I was able to see my family. Things have definitely turned around and I have much great say on what happens at home now. I am technically the one who puts food on the table – just the way when kids grow up and take care of their parents. It was indeed a devastating blow when my father lost his job and pension because of politics inside his company. Imagine having to depend on your daughter financially when you used to be the “king” of the house for more than two decades. I could just imagine his fear of living an unsecured later life. It was also a blow for me because I know I am not yet ready. But I guess you’ll never know if it’s the right time until it hits you, so you just have to face it. No more quarter life crisis for me then. But saying all of these, I have to say that I hadn’t respected my parents until then. Resilience is really synonymous with our surname and I can say that we were able to recover gradually. My mother, as usual, is the head of the head of the household and I never appreciated her strength until I saw how she worked hard to make things work. My father is also very much dedicated on doing household works (apart from helping my mother), which he’s never ashamed of. I respect them for putting up the pieces and getting more united more than ever. And don’t forget my loving sister! She’s my complete opposite. If you ask me who’s the kindest person I’ve met, I’d definitely nominate her. While I bitch around and rant incessantly, she’s there acting like the matured sibling filled with generosity and understanding. And of course my protégé Anjelica. She’s so much grown up now – and still very sweet and adorable. She’s the only reason why I want to have a kid of my own.

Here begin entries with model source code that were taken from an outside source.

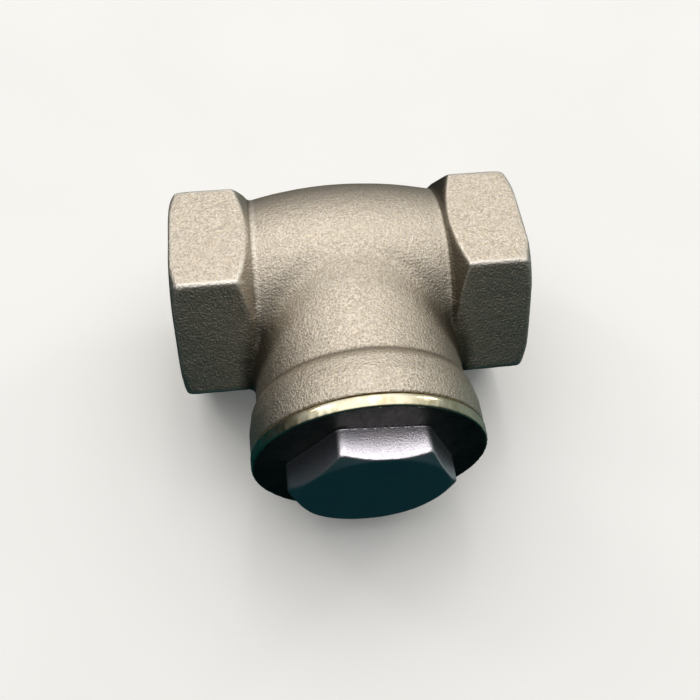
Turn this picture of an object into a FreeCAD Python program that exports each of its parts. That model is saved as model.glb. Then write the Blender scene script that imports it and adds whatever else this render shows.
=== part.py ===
import FreeCAD, Part
import math
import os

import Sketcher

# Threaded T-pattern strainer, 1 inch pipe size.
# Frame: the origin is where the run axis (X) crosses the branch axis (Y). The ports face -X and +X, the
# screwed cap faces -Y and Z points up. All sizes are millimetres.

SIZES = {
    # run of the body
    "run_half_length": 34.5,
    "port_hex_flats": 40.0,
    "port_hex_turn": 90.0,
    "port_hex_corner_round": 0.9,
    "port_hex_end_edge_radius": 20.4,
    "port_hex_end_chamfer": 1.55,
    "belly_radius": 21.45,
    "belly_end_radius": 19.45,
    "belly_end_x": 18.45,
    "belly_arc_radius": 84.5,
    "notch_radius": 19.1,
    "notch_x": 18.85,
    "notch_slope_end_x": 21.9,
    "notch_slope_end_radius": 23.4,
    "clear_radius": 30.0,
    # branch of the body
    "neck_radius": 20.5,
    "neck_end_y": -28.1,
    "collar_start_radius": 21.6,
    "collar_start_y": -30.0,
    "collar_radius": 22.2,
    "collar_full_y": -33.5,
    "collar_face_y": -38.1,
    "neck_blend_radius": 4.5,
    # port threads, G 1
    "port_minor_radius": 15.146,
    "port_major_radius": 16.62,
    "port_pitch": 2.309,
    "port_flank_angle": 27.5,
    "port_root_width": 0.36,
    "port_relief_radius": 15.2,
    "port_relief_x": 22.9,
    "port_floor_x": 20.4,
    "port_mouth_radius": 17.1,
    "port_thread_length": 12.1,
    "thread_lead_in": 1.5,
    "thread_overlap": 0.4,
    # chamber inside the body
    "waterway_radius": 12.5,
    "waterway_end_x": 20.9,
    "chamber_end_x": 15.8,
    "chamber_end_radius": 16.4,
    "chamber_arc_radius": 81.3,
    "neck_bore_radius": 17.3,
    "neck_bore_split_y": -24.0,
    "neck_bore_overlap": 0.5,
    # wall between the inlet side and the outlet side
    "seat_mid_y": 0.5,
    "seat_half_thickness": 1.5,
    "wall_root_x": 13.7,
    "wall_bend_x": 14.5,
    "wall_foot_x": 16.2,
    "wall_reach": 18.5,
    "wall_ramp_reach": 13.5,
    "wall_outer_x": 21.5,
    "wall_ramp_x": 20.4,
    "seat_hole_radius": 11.0,
    "seat_pocket_radius": 13.0,
    "seat_pocket_depth": 1.2,
    # cap thread, M38 x 1.5, and the seal pocket
    "cap_pitch": 1.5,
    "cap_flank_angle": 30.0,
    "cap_bore_radius": 18.188,
    "cap_bore_major_radius": 19.0,
    "cap_bore_root_width": 0.31,
    "cap_bore_chamfer": 0.9,
    "cap_relief_radius": 19.15,
    "cap_relief_start_y": -29.0,
    "cap_relief_end_y": -31.0,
    "cap_bore_thread_start_y": -39.6,
    "cap_bore_thread_length": 9.3,
    "seal_pocket_radius": 21.1,
    "seal_pocket_depth": 0.8,
    # cap
    "cap_thread_radius": 18.85,
    "cap_root_radius": 18.0,
    "cap_crest_width": 0.15,
    "cap_shank_end_y": -29.8,
    "cap_shank_chamfer": 0.6,
    "cap_undercut_radius": 17.8,
    "cap_undercut_y": -37.0,
    "cap_seal_face_y": -38.3,
    "cap_flange_radius": 22.2,
    "cap_flange_face_y": -40.65,
    "cap_flange_edge": 0.3,
    "cap_hex_flats": 28.0,
    "cap_hex_turn": 6.9,
    "cap_hex_face_y": -46.8,
    "cap_hex_face_radius": 13.8,
    "cap_hex_chamfer": 1.45,
    "cap_hollow_radius": 15.5,
    "cap_recess_radius": 13.0,
    "cap_recess_y": -39.5,
    "cap_core_radius": 10.5,
    "cap_core_y": -43.5,
    "cap_phase_turns": 7.5,
    # seal
    "seal_inner_radius": 19.2,
    "seal_outer_radius": 21.0,
    # screen
    "ring_outer_radius": 12.9,
    "ring_inner_radius": 10.7,
    "ring_step_radius": 12.15,
    "ring_height": 2.5,
    "ring_step_depth": 1.5,
    "tube_outer_radius": 12.1,
    "tube_inner_radius": 11.6,
    "liner_outer_radius": 11.5,
    "liner_inner_radius": 11.15,
    "tube_hole_radius": 1.2,
    "tube_hole_rows": 5,
    "tube_holes_around": 20,
    "tube_hole_pitch": 6.4,
}

FULL_TURN = 360
HALF_TURN = 180
HEX_STEP = 60
FLAT_TO_CORNER = 30
SQUARE_ROOT_OF_THREE = math.sqrt(3)

doc = FreeCAD.newDocument("t_strainer")

sheet = doc.addObject("Spreadsheet::Sheet", "Sizes")
for row, (alias, value) in enumerate(SIZES.items(), start=1):
    sheet.set(f"A{row}", str(value))
    sheet.setAlias(f"A{row}", alias)
doc.recompute()


class Dimension:
    """A number together with the spreadsheet expression that gives it."""

    def __init__(self, value, text):
        self.value = float(value)
        self.text = text

    def combine(self, other, sign, work):
        other = as_dimension(other)
        return Dimension(work(self.value, other.value), f"({self.text} {sign} {other.text})")

    def __add__(self, other):
        return self.combine(other, "+", lambda a, b: a + b)

    def __sub__(self, other):
        return self.combine(other, "-", lambda a, b: a - b)

    def __mul__(self, other):
        return self.combine(other, "*", lambda a, b: a * b)

    def __truediv__(self, other):
        return self.combine(other, "/", lambda a, b: a / b)

    def __neg__(self):
        return self * -1


def as_dimension(number):
    if isinstance(number, Dimension):
        return number
    return Dimension(number, f"({number!r})")


def size(alias):
    return Dimension(SIZES[alias], f"Sizes.{alias}")


def tangent(angle):
    return Dimension(math.tan(math.radians(angle.value)), f"tan({angle.text} * 1 deg)")


def sine(angle):
    return Dimension(math.sin(math.radians(angle.value)), f"sin({angle.text} * 1 deg)")


def cosine(angle):
    return Dimension(math.cos(math.radians(angle.value)), f"cos({angle.text} * 1 deg)")


def bind(thing, prop, dimension):
    """Set a property from its spreadsheet expression."""
    thing.setExpression(prop, as_dimension(dimension).text)


def new_body(label):
    body = doc.addObject("PartDesign::Body", label)
    body.Label = label
    return body


def origin_part(body, role):
    return next(item for item in body.Origin.OriginFeatures if item.Role == role)


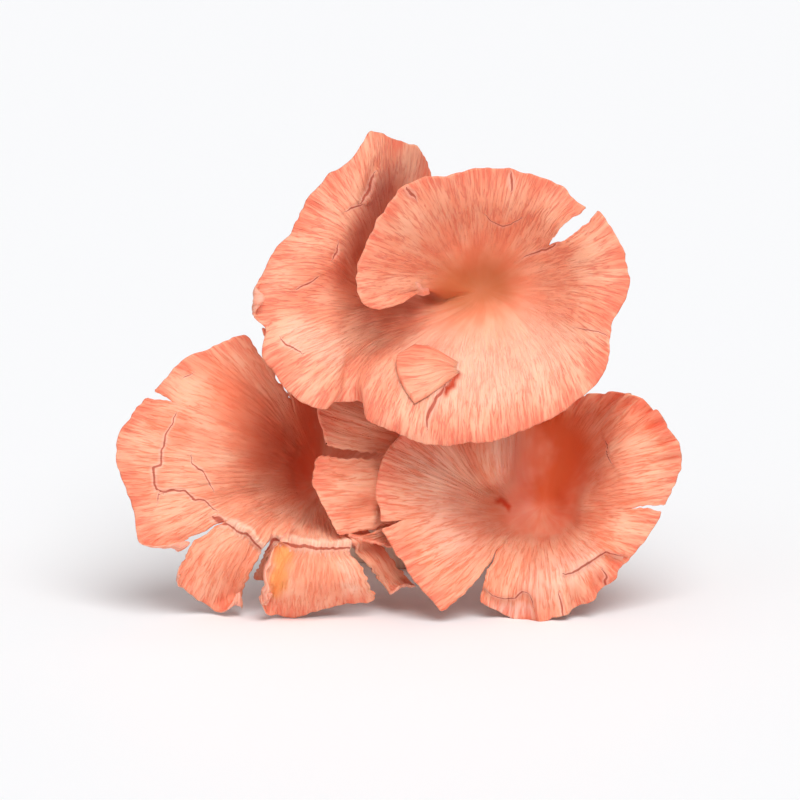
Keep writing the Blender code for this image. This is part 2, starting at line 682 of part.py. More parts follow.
def solid(name, points, faces, material):
    """An object in metres, with its faces turned outwards."""
    points = np.array(points)
    faces = np.array(faces)
    a, b, c = points[faces].transpose(1, 0, 2)
    if (a * np.cross(b, c)).sum() < 0:
        faces = faces[:, ::-1]
    mesh = bpy.data.meshes.new(name)
    mesh.from_pydata(((points - MIDDLE) * MM).tolist(), [], faces.tolist())
    if material:
        mesh.materials.append(material)
    mesh.shade_smooth()
    mesh.set_sharp_from_angle(angle=SHARP_EDGE)
    obj = bpy.data.objects.new(name, mesh)
    bpy.context.scene.collection.objects.link(obj)
    return obj


def skin(name, colour, roughness):
    material = bpy.data.materials.new(name)
    material.use_nodes = True
    shader = material.node_tree.nodes["Principled BSDF"]
    shader.inputs["Base Color"].default_value = (*colour, 1)
    shader.inputs["Roughness"].default_value = roughness
    return material


for old in list(bpy.data.objects):
    bpy.data.objects.remove(old)

stem_base = foot("stem_base", skin("foot skin", (0.93, 0.8, 0.7), 0.7))
for name, cap, colour in (
    ("mushroom_top", placed(TOP), (0.93, 0.5, 0.38)),
    ("mushroom_left", placed(LEFT), (0.92, 0.46, 0.34)),
    ("mushroom_right", placed(RIGHT), (0.93, 0.48, 0.34)),
):
    body, turns = mushroom(name, cap, skin(name + " skin", colour, 0.6))
    cut = stem_base.modifiers.new(name + " socket", "BOOLEAN")
    cut.operation = "DIFFERENCE"
    cut.solver = "EXACT"
    cut.object = socket_cutter(name + "_socket", cap, turns)
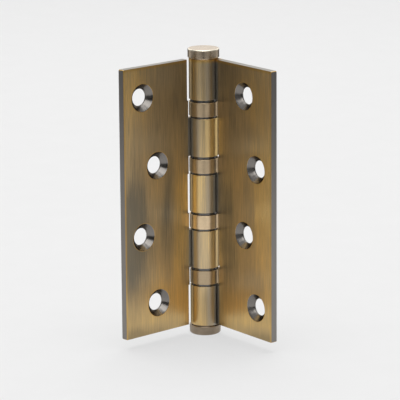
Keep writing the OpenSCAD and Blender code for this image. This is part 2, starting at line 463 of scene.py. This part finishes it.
turnedMarks = {
    "rings": 7000,                        # marks to a metre, and how strongly they show
    "ringDepth": 0.9,
    "speckle": 2600,
    "speckleDepth": 0.6,
    "clouds": 300,
    "cloudDepth": 0.9,
    "roughness": 0.12,                    # how much the speckle roughens
    "bump": 0.008 * mm,
}
ownFinish = {"bottom_tip": "foot"}
ownShine = {"bearing_3_sleeve": 1.3, "bearing_4_sleeve": 0.76}     # the third sleeve is painted brighter, a painted highlight, and the fourth darker


def turnedMetal(name, look, shine=1):
    material, graph = newMaterial(name)
    place = graph.fromPin()
    radius = graph.length(graph.scaled(place, (1, 1, 0)))
    up = graph.along(place, upward)
    marks = turnedMarks
    rings = graph.noise(graph.joined(radius * marks["rings"], up * marks["rings"], 0), 3, 0.6)
    speckle = graph.noise(graph.scaled(place, (marks["speckle"],) * 3), 3, 0.6)
    clouds = graph.noise(graph.scaled(place, (marks["clouds"],) * 3), 2, 0.5)
    tone = 0.5 + (rings - 0.5) * marks["ringDepth"] + (speckle - 0.5) * marks["speckleDepth"]
    tone = (tone + (clouds - 0.5) * marks["cloudDepth"]).clamped()
    dark, light = (tuple(Vector(look[shade]) * shine) for shade in ("dark", "light"))
    colour = graph.mix(tone, dark, light)
    # painted highlight: a cream ring round the top tip's upper rim
    if "rimHighlight" in look:
        inward, height = look["rimHighlightFrom"]
        rimHighlight = radius.step(inward, inward + 3 * soft) * up.step(height, height + 3 * soft)
        colour = graph.mix(rimHighlight, colour, look["rimHighlight"])
    roughness = look["roughness"] + (speckle - 0.5) * marks["roughness"]
    constants = {"Specular Tint": look.get("grazing", (1, 1, 1))}
    graph.metal(colour, roughness, rings * 0.6 + speckle * 0.4, marks["bump"], constants)
    return material


turned = {finish: turnedMetal(finish + "Metal", look) for finish, look in turnedFinishes.items()}
for row in record["subparts"]:
    node, slot = row["node"], row["material_slot"]
    if slot not in turned:
        continue
    material = turned[ownFinish.get(node, slot)]
    if node in ownShine:
        material = turnedMetal(node + "Metal", turnedFinishes[slot], ownShine[node])
    if slot in rounding:
        roundedPiece(node, node + "_turned", slot, material)
    else:
        nodes[node].data.materials.clear()
        nodes[node].data.materials.append(material)
print("turned pieces done")


# Floor, world and lights

studio = {
    "floorSize": 6,
    "floor": 0.82,                        # how pale the paper is
    "fibres": 60,                         # to a metre, and how far they change its tone
    "fibreDepth": 0.03,
    "sweepLight": 0.09,                        # painted light: how much paler the paper gets towards the back
    "sweepLightReach": (0.2, 1.0),
    "glow": 0.2,                          # lifts the far paper to the background's level
    "glowReach": (0.9, 3.0),
    "background": 0.865,
    "fill": 0.74,                         # even light from all round
    "frontFill": 0.6,                     # how much more of it comes from the front than from behind
    "horizon": 0.25,                      # the room beyond the paper, as the metal sees it
    "rear": 1.3,                          # the bright wall behind, how far round it comes and where it starts
    "rearSpread": (0.1, 0.7),
    "rearRise": (0.06, 0.2),
    "top": 0.6,                           # the ceiling
    "topRise": (0.55, 0.85),
    "frontBox": 1.9,                      # the light above the viewer, how far it spreads and its direction
    "boxSpread": (0.86, 0.96),
    "boxHeight": 0.72,
    "boxForward": 0.69,
    "paperReach": (0.16, 0.62),           # where the lit paper starts to fade in front, and where it ends
    "farPaper": (0.22, 0.22, 0.22),
    "farSpread": (0.5, 0.2),
    "rearPaper": (0.1, 0.1, 0.1),         # painted reflection: the paper, as mirrored rays see it, darker behind
    "rearPaperSpread": (0.45, 0.75),
    "standColour": (0.02, 0.02, 0.02),    # painted reflection of a dark camera stand in front, on the paper as mirrored rays see it
    "standWidth": (0.2, 0.1),             # as a share of its distance
    "standSpread": (0.0, -0.5),
    "standFrom": (0.24, 0.34),
    "standTop": (0.36, 0.26),
    "standDepth": 0.95,
    "overhead": 5.4,
    "overheadSize": 1.2,
    "overheadPlace": (0.15, 1.0),         # how far behind the pin and how high it hangs
}


def layFloor():
    mesh = bmesh.new()
    bmesh.ops.create_grid(mesh, x_segments=1, y_segments=1, size=studio["floorSize"])
    data = bpy.data.meshes.new("floor")
    mesh.to_mesh(data)
    mesh.free()
    floor = bpy.data.objects.new("floor", data)
    floor.location = (pinAxis.x, pinAxis.y, cadBox[0].z)
    bpy.context.scene.collection.objects.link(floor)

    material, graph = newMaterial("floorPaper")
    place = graph.place()
    distance = graph.length(place)
    ahead = graph.along(place, viewAhead)
    heading = ahead / distance
    mirrored = graph.rayIs("Glossy")
    fibres = graph.noise(graph.scaled(place, (studio["fibres"],) * 3), 4, 0.6)
    colour = graph.grey(studio["floor"] * (1 + (fibres - 0.5) * studio["fibreDepth"]))
    # mirrored rays see painted reflections on the paper: darker far off, behind and where a camera stand
    # would be
    far = distance.step(*studio["paperReach"]) * heading.step(*studio["farSpread"])
    colour = graph.mix(far * mirrored, colour, studio["farPaper"])
    colour = graph.mix(heading.step(*studio["rearPaperSpread"]) * mirrored, colour, studio["rearPaper"])
    aside = abs(graph.along(place, viewRight) / distance)
    stand = aside.step(*studio["standWidth"]) * heading.step(*studio["standSpread"])
    stand = stand * distance.step(*studio["standFrom"])
    colour = graph.mix(stand * mirrored, colour, studio["standColour"])
    colour = graph.brightened(colour, 1 + ahead.step(*studio["sweepLightReach"]) * studio["sweepLight"])
    glow = distance.step(*studio["glowReach"]) * studio["glow"] * graph.rayIs("Camera")
    surface = graph.add("ShaderNodeBsdfPrincipled", None, {
        "Base Color": colour, "Roughness": 0.9, "Specular IOR Level": 0.1,
        "Emission Color": graph.grey(glow), "Emission Strength": 1})
    graph.add("ShaderNodeOutputMaterial", None, {"Surface": surface})
    data.materials.append(material)


def lightWorld():
    world = bpy.data.worlds.new("studio")
    bpy.context.scene.world = world
    world.use_nodes = True
    graph = Graph(world.node_tree)
    direction = graph.add("ShaderNodeTexCoord", None, None, "Generated")
    ahead = graph.along(direction, viewAhead)
    up = graph.along(direction, upward)

    # what the metal mirrors
    rear = ahead.step(*studio["rearSpread"]) * up.step(*studio["rearRise"])
    seen = studio["horizon"] + rear * (studio["rear"] - studio["horizon"])
    seen = seen + (studio["top"] - seen) * up.step(*studio["topRise"])
    aside = abs(graph.along(direction, viewRight))
    stand = aside.step(*studio["standWidth"]) * ahead.step(*studio["standSpread"])
    seen = seen * (1 - stand * up.step(*studio["standTop"]) * studio["standDepth"])
    boxAim = (upward * studio["boxHeight"] - viewAhead * studio["boxForward"]).normalized()
    seen = seen + graph.along(direction, boxAim).step(*studio["boxSpread"]) * studio["frontBox"]

    fill = studio["fill"] * (1 - ahead * studio["frontFill"])
    level = fill + (seen - fill) * graph.rayIs("Glossy")
    level = level + (studio["background"] - level) * graph.rayIs("Camera")
    backdrop = graph.add("ShaderNodeBackground", None, {"Color": (1, 1, 1), "Strength": level})
    graph.add("ShaderNodeOutputWorld", None, {"Surface": backdrop})


def hangSoftbox():
    behind, height = studio["overheadPlace"]
    data = bpy.data.lights.new("overhead", "AREA")
    data.shape = "RECTANGLE"
    data.size = data.size_y = studio["overheadSize"]
    data.energy = studio["overhead"]
    light = bpy.data.objects.new("overhead", data)
    light.location = pinAxis + viewAhead * behind + upward * height
    light.rotation_euler = (pinAxis - light.location).to_track_quat("-Z", "Y").to_euler()
    bpy.context.scene.collection.objects.link(light)


for piece in bpy.context.scene.objects:   # the paper stays neutral, shaded by the overhead box alone
    if piece.type == "MESH":
        piece.visible_diffuse = False

layFloor()
lightWorld()
hangSoftbox()
bpy.context.scene.view_settings.view_transform = "Standard"
print("studio done")
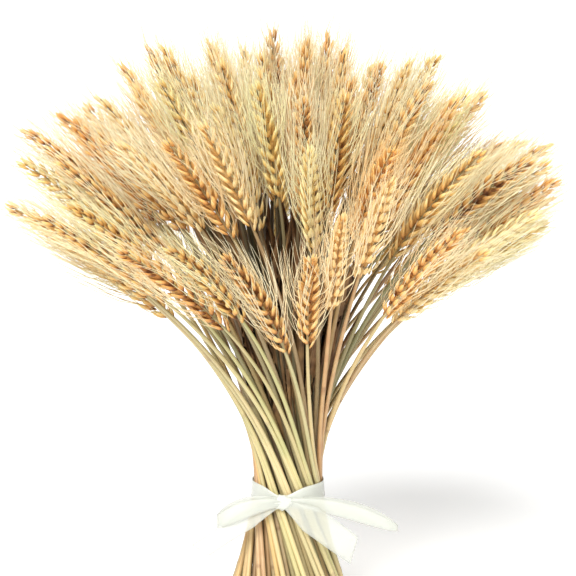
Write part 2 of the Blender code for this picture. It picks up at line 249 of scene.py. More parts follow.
# tone: attributes by weight, whose sum picks the colour; shade: the brightness that it is multiplied by;
# blotches and grain: metres across; bump: strength, then depth in metres
surface = {
    "dryStraw": {"roughness": 0.42, "blotches": 0.009, "tone": {"tint": 1.0, "blotches": 0.5},
                 "toneShift": -0.25, "ribs": 9, "ribDepth": 0.09, "shade": 0.93, "bump": (0.35, 0.0004)},
    "wheatHusk": {"roughness": 0.5, "blotches": 0.011, "grain": 0.0009, "grainShade": 0.30,
                  # lengthwise darkens each husk towards its foot: painted shade where the husks overlap
                  "tone": {"lengthwise": 0.85, "tint": 1.0, "blotches": 0.4, "shade": 0.35},
                  "toneShift": -0.63, "ribs": 7, "ribDepth": 0.06, "shade": 0.82, "bump": (0.4, 0.0005)},
    "strawAwn": {"roughness": 0.45, "toneShift": 0.0,
                 "tone": {"lengthwise": 0.3, "shade": 0.75, "tint": 0.3}},
    "dryLeaf": {"roughness": 0.6, "blotches": 0.010,
                "ribs": 10, "ribDepth": 0.08, "shade": 0.9, "bump": (0.4, 0.0005)},
    "ribbonSatin": {"roughness": 0.32, "weaveScale": 900, "weaveUnevenness": 0.4, "weaveCover": 0.14,
                    "fullnessCover": 0.5, "cover": 0.26, "sheen": 0.4, "bump": (0.2, 0.0001)},
    "paleFloor": {"roughness": 0.9},
}


def newMaterial(name):
    look = surface[name]
    material = bpy.data.materials.new(name)
    material.use_nodes = True
    shader = material.node_tree.nodes["Principled BSDF"]
    shader.inputs["Roughness"].default_value = look["roughness"]
    return look, material, material.node_tree, shader


def addNode(tree, kind, inputs=None, **settings):
    # inputs go by name or number, each fed by another node's output or set to a fixed value
    node = tree.nodes.new(kind)
    for name, value in settings.items():
        setattr(node, name, value)
    for label, value in (inputs or {}).items():
        if isinstance(value, bpy.types.NodeSocket):
            tree.links.new(value, node.inputs[label])
        else:
            node.inputs[label].default_value = value
    return node


def ramp(tree, amount, stops):
    node = addNode(tree, "ShaderNodeValToRGB", {"Fac": amount})
    elements = node.color_ramp.elements
    while len(elements) < len(stops):
        elements.new(0.5)
    for element, (place, name) in zip(elements, stops):
        element.position = place
        element.color = finish[name]
    return node.outputs["Color"]


def attribute(tree, name):
    return addNode(tree, "ShaderNodeAttribute", attribute_name=name).outputs["Fac"]


def mathNode(tree, operation, a, b=0.0, clamp=False):
    node = addNode(tree, "ShaderNodeMath", {0: a, 1: b}, operation=operation, use_clamp=clamp)
    return node.outputs["Value"]


def weigh(tree, parts, shift, clamp=False):
    # the sum of outputs, each by its weight, and a fixed shift
    total = 0.0
    for output, weight in parts:
        total = mathNode(tree, "ADD", total, mathNode(tree, "MULTIPLY", output, weight))
    return mathNode(tree, "ADD", total, shift, clamp)


def multiply(tree, colour, amount):
    inputs = {"Factor": 1, "A": colour, "B": amount}
    node = addNode(tree, "ShaderNodeMix", inputs, data_type="RGBA", blend_type="MULTIPLY")
    return node.outputs["Result"]


def newGroup(name, inputs, outputs):
    # sockets are given by name with the values that they start from
    group = bpy.data.node_groups.new(name, "ShaderNodeTree")
    for direction, sockets in (("INPUT", inputs), ("OUTPUT", outputs)):
        for label, start in sockets.items():
            kind = "NodeSocketFloat" if isinstance(start, float) else "NodeSocketColor"
            socket = group.interface.new_socket(label, in_out=direction, socket_type=kind)
            socket.default_value = start
    return group, group.nodes.new("NodeGroupInput"), group.nodes.new("NodeGroupOutput")


def blotchGroup(name):
    # soft blotches and fine grain in dried plant matter, both about 0 to 1
    sizes = {"Blotch Size": 0.006, "Grain Size": 0.0012}
    group, start, end = newGroup(name, sizes, {"Blotches": 0.0, "Grain": 0.0})
    place = group.nodes.new("ShaderNodeTexCoord").outputs["Object"]
    for size, output in zip(sizes, ("Blotches", "Grain")):
        scale = mathNode(group, "DIVIDE", 1.0, start.outputs[size])
        noise = addNode(group, "ShaderNodeTexNoise", {"Vector": place, "Scale": scale, "Detail": 2})
        group.links.new(noise.outputs["Fac"], end.inputs[output])
    return group


def ribGroup(name):
    # fine ribs that run the length of a piece, below 0 in their hollows
    group, start, end = newGroup(name, {"Around": 0.0, "Count": 8.0, "Depth": 0.1}, {"Ribs": 0.0})
    turn = mathNode(group, "MULTIPLY", start.outputs["Count"], math.tau)
    wave = mathNode(group, "SINE", mathNode(group, "MULTIPLY", start.outputs["Around"], turn))
    group.links.new(mathNode(group, "MULTIPLY", wave, start.outputs["Depth"]), end.inputs["Ribs"])
    return group


def castGroup(name):
    # some stalks dried greener, others redder
    white = finish["noCast"]
    group, start, end = newGroup(name, {"Warmth": 0.5, "Colour": white}, {"Colour": white})
    stops = ((0.0, "coolCast"), (0.4, "noCast"), (1.0, "warmCast"))
    tint = ramp(group, start.outputs["Warmth"], stops)
    group.links.new(multiply(group, start.outputs["Colour"], tint), end.inputs["Colour"])
    return group


def placeGroup(tree, name, build, values):
    # a group that several materials share, built the first time that one asks for it
    return addNode(tree, "ShaderNodeGroup", values, node_tree=bpy.data.node_groups.get(name) or build(name))


def placeBlotches(tree, look):
    sizes = {"Blotch Size": look["blotches"]}
    if "grain" in look:
        sizes["Grain Size"] = look["grain"]
    return placeGroup(tree, "driedBlotches", blotchGroup, sizes)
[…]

As in my previous post, I was able to see some friends. It’s a pity that I hadn’t seen more of them (I have to blame the weather for that), but I’ll see them early next year anyway. The friends that I saw were the people that I would want to see anyway. I never felt a sense of estrangement when I saw them. Of course we missed a lot of each other the past year and a half, but I have to give them credit for making me feel like I am still very welcomed in their lives.
I once again experienced the bad things generally innate in Philippine culture that I thankfully escaped – scarcity of decent public transportation, horrible traffic, smoke belchers, idle women who waste their time about gossiping, pretentious café drinkers, spitting drivers, smelly public restrooms, crowded malls and those unemployed men who drink until early morning while doing karaoke on the streets. But hell yeah, it’s still what I call home. And I guess I will always come back even if I am working in Hong Kong but currently in Mexico and still experiencing jetlag from Chile. Because despite these, no where else I can see genuine smiles, good sunshine, company of friends, the liberty to express emotions to my heart’s content, and the loving arms of the people waiting for my next homecoming.
Let me write about my homecoming. This is long overdue but I’d still want to write about it. I may not have much to share but I want to record what I felt during this event when I reread my posts. It is an event filled with emotions and I want to be remembered as much as I want to.
The most important about it was that I was able to rest. I had been working for 20 hours per day that I could sometimes forget that I hadn’t peed all day, or that I hadn’t eaten my dinner due to the pile of work. It is really crazy shit, and I have to admit that it was semi self-imposed. Being a Virgo, I am really a perfectionist and I take work seriously. I hate it when work gets held up just because one is not responsible enough to treat everything he/she does as a definition of himself/herself. I look down on people who leave things for tomorrow what they could do today. Anyway, I was able to get my rest – just enough to compensate for more than one year of insufficient sleep.
I was able to see my family. Things have definitely turned around and I have much great say on what happens at home now. I am technically the one who puts food on the table – just the way when kids grow up and take care of their parents. It was indeed a devastating blow when my father lost his job and pension because of politics inside his company. Imagine having to depend on your daughter financially when you used to be the “king” of the house for more than two decades. I could just imagine his fear of living an unsecured later life. It was also a blow for me because I know I am not yet ready. But I guess you’ll never know if it’s the right time until it hits you, so you just have to face it. No more quarter life crisis for me then. But saying all of these, I have to say that I hadn’t respected my parents until then. Resilience is really synonymous with our surname and I can say that we were able to recover gradually. My mother, as usual, is the head of the head of the household and I never appreciated her strength until I saw how she worked hard to make things work. My father is also very much dedicated on doing household works (apart from helping my mother), which he’s never ashamed of. I respect them for putting up the pieces and getting more united more than ever. And don’t forget my loving sister! She’s my complete opposite. If you ask me who’s the kindest person I’ve met, I’d definitely nominate her. While I bitch around and rant incessantly, she’s there acting like the matured sibling filled with generosity and understanding. And of course my protégé Anjelica. She’s so much grown up now – and still very sweet and adorable. She’s the only reason why I want to have a kid of my own.
As in my previous post, I was able to see some friends. It’s a pity that I hadn’t seen more of them (I have to blame the weather for that), but I’ll see them early next year anyway. The friends that I saw were the people that I would want to see anyway. I never felt a sense of estrangement when I saw them. Of course we missed a lot of each other the past year and a half, but I have to give them credit for making me feel like I am still very welcomed in their lives.
I once again experienced the bad things generally innate in Philippine culture that I thankfully escaped – scarcity of decent public transportation, horrible traffic, smoke belchers, idle women who waste their time about gossiping, pretentious café drinkers, spitting drivers, smelly public restrooms, crowded malls and those unemployed men who drink until early morning while doing karaoke on the streets. But hell yeah, it’s still what I call home. And I guess I will always come back even if I am working in Hong Kong but currently in Mexico and still experiencing jetlag from Chile. Because despite these, no where else I can see genuine smiles, good sunshine, company of friends, the liberty to express emotions to my heart’s content, and the loving arms of the people waiting for my next homecoming.